Would you quote the material below from its first line through the line containing "return known[spot]", exactly and with both ends included?
>> start Material provided
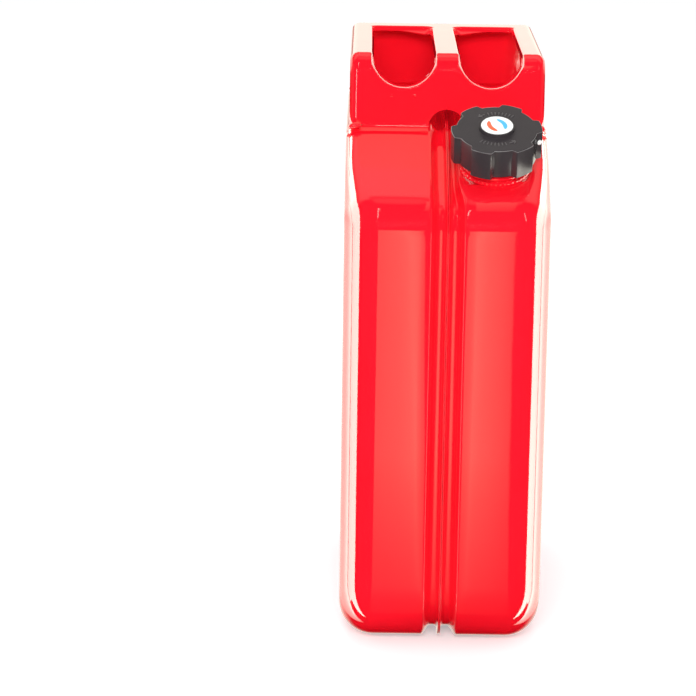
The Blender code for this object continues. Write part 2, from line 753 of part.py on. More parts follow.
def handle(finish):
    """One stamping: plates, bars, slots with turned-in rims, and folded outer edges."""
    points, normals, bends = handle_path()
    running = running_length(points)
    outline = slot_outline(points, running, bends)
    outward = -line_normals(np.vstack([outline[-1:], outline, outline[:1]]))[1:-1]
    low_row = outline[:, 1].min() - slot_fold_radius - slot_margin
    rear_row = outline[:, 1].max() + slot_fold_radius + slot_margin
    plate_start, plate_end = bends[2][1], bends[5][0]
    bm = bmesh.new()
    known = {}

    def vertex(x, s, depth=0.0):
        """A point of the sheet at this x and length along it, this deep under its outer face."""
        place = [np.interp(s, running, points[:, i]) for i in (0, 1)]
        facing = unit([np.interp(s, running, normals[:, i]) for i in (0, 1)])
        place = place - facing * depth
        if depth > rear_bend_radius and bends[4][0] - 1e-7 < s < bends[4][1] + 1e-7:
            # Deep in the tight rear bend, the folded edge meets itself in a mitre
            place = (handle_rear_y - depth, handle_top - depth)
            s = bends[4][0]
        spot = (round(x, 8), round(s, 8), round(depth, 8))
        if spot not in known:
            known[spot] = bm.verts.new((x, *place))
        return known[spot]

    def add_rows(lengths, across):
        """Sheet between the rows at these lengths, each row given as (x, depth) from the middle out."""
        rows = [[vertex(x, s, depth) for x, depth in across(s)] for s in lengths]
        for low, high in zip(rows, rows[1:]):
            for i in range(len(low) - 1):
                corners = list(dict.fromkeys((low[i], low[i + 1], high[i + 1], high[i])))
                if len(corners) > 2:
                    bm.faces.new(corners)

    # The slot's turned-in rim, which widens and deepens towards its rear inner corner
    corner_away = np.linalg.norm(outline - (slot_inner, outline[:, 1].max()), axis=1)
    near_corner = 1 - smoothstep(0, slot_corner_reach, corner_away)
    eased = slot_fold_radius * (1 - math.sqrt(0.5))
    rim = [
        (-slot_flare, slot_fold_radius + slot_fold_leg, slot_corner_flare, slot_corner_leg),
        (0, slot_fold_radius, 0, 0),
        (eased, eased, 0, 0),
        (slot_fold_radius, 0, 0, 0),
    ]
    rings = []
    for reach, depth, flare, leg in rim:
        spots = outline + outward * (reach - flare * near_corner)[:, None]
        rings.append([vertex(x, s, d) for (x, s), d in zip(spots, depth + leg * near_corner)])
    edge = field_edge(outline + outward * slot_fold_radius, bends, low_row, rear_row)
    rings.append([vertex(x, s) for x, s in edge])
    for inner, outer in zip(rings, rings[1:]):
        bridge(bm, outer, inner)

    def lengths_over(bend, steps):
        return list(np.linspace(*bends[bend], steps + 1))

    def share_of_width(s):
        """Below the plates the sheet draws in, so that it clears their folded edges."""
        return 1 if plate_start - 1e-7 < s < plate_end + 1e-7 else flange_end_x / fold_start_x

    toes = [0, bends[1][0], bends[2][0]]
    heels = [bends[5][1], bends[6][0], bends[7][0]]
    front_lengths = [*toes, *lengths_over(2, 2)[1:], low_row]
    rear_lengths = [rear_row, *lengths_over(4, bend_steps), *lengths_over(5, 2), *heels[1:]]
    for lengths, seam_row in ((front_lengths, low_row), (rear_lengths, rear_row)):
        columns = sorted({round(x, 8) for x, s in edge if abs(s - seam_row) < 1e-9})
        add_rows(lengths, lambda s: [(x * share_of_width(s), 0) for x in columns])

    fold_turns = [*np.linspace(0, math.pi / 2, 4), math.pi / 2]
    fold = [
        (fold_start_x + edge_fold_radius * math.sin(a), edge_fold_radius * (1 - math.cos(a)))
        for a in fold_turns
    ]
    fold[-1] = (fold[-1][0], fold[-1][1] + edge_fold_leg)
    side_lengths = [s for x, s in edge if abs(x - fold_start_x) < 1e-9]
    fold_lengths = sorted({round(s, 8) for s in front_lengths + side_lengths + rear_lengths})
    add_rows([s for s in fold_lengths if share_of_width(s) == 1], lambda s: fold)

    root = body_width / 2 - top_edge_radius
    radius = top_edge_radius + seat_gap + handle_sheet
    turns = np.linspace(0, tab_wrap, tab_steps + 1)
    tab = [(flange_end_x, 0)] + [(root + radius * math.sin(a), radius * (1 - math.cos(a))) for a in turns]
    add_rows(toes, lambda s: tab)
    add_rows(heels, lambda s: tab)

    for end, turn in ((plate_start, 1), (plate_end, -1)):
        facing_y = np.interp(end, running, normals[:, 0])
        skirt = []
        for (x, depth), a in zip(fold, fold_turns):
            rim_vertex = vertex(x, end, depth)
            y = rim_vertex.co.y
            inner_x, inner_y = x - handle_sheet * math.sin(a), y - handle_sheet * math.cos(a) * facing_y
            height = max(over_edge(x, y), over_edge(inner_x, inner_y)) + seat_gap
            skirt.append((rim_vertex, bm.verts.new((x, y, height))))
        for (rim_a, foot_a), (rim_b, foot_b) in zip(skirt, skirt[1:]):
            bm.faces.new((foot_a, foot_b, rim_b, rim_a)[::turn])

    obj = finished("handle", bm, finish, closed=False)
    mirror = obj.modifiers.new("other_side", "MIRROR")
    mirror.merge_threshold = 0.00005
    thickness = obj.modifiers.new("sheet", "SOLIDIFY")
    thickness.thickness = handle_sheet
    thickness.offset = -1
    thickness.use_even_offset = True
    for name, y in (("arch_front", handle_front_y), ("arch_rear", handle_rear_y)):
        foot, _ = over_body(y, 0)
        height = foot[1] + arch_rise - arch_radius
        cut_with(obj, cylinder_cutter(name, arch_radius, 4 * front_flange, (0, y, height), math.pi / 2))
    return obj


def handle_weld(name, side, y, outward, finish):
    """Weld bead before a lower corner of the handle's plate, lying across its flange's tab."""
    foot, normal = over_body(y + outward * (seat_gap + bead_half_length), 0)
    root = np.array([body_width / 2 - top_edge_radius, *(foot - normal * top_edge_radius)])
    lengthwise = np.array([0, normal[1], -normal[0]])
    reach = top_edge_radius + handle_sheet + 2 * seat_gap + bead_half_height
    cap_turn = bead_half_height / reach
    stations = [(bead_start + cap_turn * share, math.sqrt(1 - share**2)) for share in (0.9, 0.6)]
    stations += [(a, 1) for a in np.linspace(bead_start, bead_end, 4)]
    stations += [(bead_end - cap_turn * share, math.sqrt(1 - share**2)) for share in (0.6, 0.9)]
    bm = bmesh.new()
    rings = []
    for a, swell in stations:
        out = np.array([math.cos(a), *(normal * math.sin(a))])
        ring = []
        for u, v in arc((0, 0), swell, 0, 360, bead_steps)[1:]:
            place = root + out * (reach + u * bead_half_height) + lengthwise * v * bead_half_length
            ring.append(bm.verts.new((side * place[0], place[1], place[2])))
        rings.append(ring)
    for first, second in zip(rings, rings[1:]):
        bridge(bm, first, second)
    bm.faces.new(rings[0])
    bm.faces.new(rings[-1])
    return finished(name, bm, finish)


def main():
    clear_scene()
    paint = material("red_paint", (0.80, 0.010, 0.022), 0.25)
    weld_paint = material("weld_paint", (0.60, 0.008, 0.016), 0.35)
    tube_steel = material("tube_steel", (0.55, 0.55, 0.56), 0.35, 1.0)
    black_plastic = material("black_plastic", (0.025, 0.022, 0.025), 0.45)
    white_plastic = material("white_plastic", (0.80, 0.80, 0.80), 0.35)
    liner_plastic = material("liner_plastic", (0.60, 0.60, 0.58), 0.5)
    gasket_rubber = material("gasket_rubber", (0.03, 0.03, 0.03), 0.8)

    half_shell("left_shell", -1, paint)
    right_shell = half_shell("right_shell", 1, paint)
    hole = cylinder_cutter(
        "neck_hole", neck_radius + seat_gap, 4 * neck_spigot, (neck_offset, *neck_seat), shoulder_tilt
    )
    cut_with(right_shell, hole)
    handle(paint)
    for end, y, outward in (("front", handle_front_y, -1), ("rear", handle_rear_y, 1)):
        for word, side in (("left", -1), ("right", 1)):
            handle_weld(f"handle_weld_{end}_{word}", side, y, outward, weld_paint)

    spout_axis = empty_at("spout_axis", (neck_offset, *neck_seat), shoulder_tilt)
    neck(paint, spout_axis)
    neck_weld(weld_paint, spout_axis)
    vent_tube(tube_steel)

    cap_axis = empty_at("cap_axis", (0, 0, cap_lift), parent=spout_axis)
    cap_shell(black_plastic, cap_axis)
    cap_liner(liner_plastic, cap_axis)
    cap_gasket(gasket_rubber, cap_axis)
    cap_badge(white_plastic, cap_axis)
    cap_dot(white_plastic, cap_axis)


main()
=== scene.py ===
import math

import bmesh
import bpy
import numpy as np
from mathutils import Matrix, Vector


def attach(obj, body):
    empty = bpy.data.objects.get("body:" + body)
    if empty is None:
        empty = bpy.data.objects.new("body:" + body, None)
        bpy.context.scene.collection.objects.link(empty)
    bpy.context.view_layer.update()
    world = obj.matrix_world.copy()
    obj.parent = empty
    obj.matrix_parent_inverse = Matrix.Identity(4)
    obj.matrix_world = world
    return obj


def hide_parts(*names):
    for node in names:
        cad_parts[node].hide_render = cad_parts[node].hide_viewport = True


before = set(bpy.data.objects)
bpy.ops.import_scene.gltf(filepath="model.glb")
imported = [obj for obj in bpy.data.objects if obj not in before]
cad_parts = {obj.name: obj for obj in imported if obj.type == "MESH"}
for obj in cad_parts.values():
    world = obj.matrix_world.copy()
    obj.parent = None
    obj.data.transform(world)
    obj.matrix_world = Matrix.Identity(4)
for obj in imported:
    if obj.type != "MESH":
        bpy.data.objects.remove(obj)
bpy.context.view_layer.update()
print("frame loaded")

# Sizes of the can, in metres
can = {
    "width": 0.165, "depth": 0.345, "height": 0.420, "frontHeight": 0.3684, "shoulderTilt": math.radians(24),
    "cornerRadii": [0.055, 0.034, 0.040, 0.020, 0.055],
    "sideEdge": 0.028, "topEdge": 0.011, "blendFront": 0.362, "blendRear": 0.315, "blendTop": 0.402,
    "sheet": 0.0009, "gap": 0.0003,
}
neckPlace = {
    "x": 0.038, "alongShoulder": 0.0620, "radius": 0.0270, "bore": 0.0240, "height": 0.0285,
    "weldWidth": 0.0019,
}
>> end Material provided
Task response:
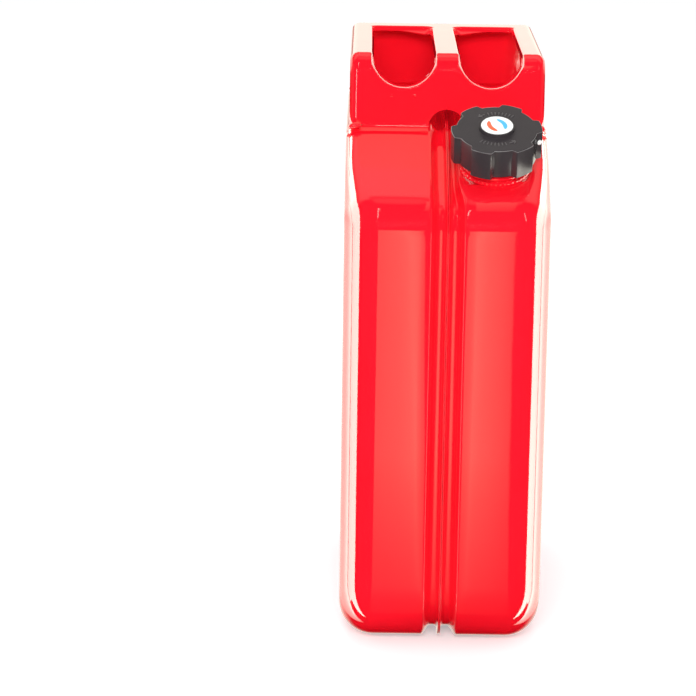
The Blender code for this object continues. Write part 2, from line 753 of part.py on. More parts follow.
def handle(finish):
    """One stamping: plates, bars, slots with turned-in rims, and folded outer edges."""
    points, normals, bends = handle_path()
    running = running_length(points)
    outline = slot_outline(points, running, bends)
    outward = -line_normals(np.vstack([outline[-1:], outline, outline[:1]]))[1:-1]
    low_row = outline[:, 1].min() - slot_fold_radius - slot_margin
    rear_row = outline[:, 1].max() + slot_fold_radius + slot_margin
    plate_start, plate_end = bends[2][1], bends[5][0]
    bm = bmesh.new()
    known = {}

    def vertex(x, s, depth=0.0):
        """A point of the sheet at this x and length along it, this deep under its outer face."""
        place = [np.interp(s, running, points[:, i]) for i in (0, 1)]
        facing = unit([np.interp(s, running, normals[:, i]) for i in (0, 1)])
        place = place - facing * depth
        if depth > rear_bend_radius and bends[4][0] - 1e-7 < s < bends[4][1] + 1e-7:
            # Deep in the tight rear bend, the folded edge meets itself in a mitre
            place = (handle_rear_y - depth, handle_top - depth)
            s = bends[4][0]
        spot = (round(x, 8), round(s, 8), round(depth, 8))
        if spot not in known:
            known[spot] = bm.verts.new((x, *place))
        return known[spot]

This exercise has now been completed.